С одной стороны, государство не только консолидировало, но и расширило свои «завоевания» на «территории» гражданского общества (фактически сохранив структуры «социального государства» и дополнив их нормами и механизмами контроля над гражданами, например, ради противостояния терроризму). С другой – гражданское общество энергично вторгается в пределы государства, навязывая ему институционализацию совершенно новых ценностей и норм (например, множество запретов и ограничений экологического характера, требования кодекса «политкорректности» и т. п.). Можно сказать, конечно, что гражданское общество тем самым лишь выполняет свою естественную функцию: выявлять вызревающие в недрах социума запросы и транслировать их – через политические партии – на уровень государственных институтов, обеспечивая первичную общественную мобилизацию в их поддержку.
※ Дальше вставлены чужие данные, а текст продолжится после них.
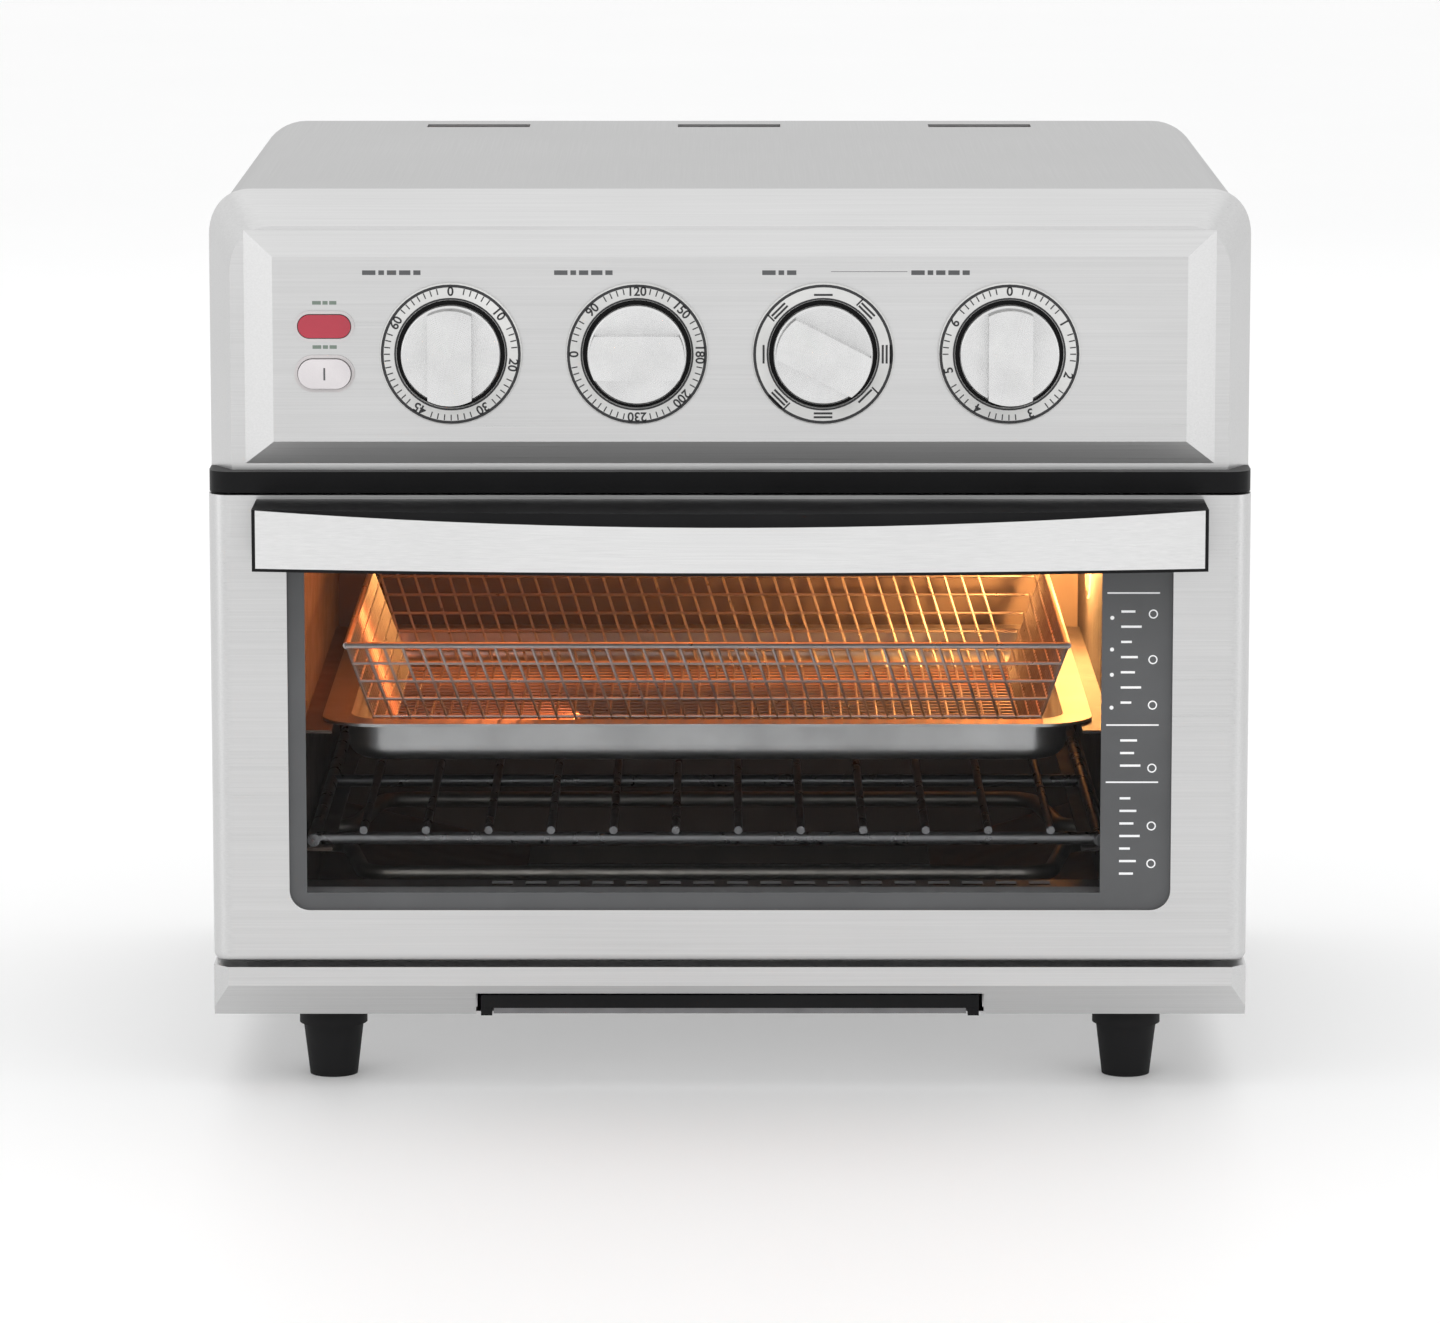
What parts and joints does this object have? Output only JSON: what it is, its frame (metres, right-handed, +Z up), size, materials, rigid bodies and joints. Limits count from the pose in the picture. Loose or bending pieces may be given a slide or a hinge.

Однако, когда силу нормы приобретают инициативы заведомо миноритарных групп (акты, легитимизирующие права сексуальных меньшинств, некоторые формы девиантного поведения, неоправданные ограничения в быту и т. д.), приходится говорить о качественно новом переплетении и взаимообусловливании структурных и функциональных характеристик гражданского общества и новой конфигурации его отношений с государством, плохо укладывающейся в ложе старых представлений, ограничивающихся «совокупностью независимых от государства социальных факторов и каналов коммуникации»)[4 - Рукавишников В. О. Социологические аспекты модернизации России и других посткоммунистических обществ // Социс. 1995. № 1.]. Сохраняя внутреннюю диалектичность своих отношений, связка государство – гражданское общество, можно сказать, вышла на качественно новый уровень – уже даже не симбиоза, а своего рода взаимного прорастания.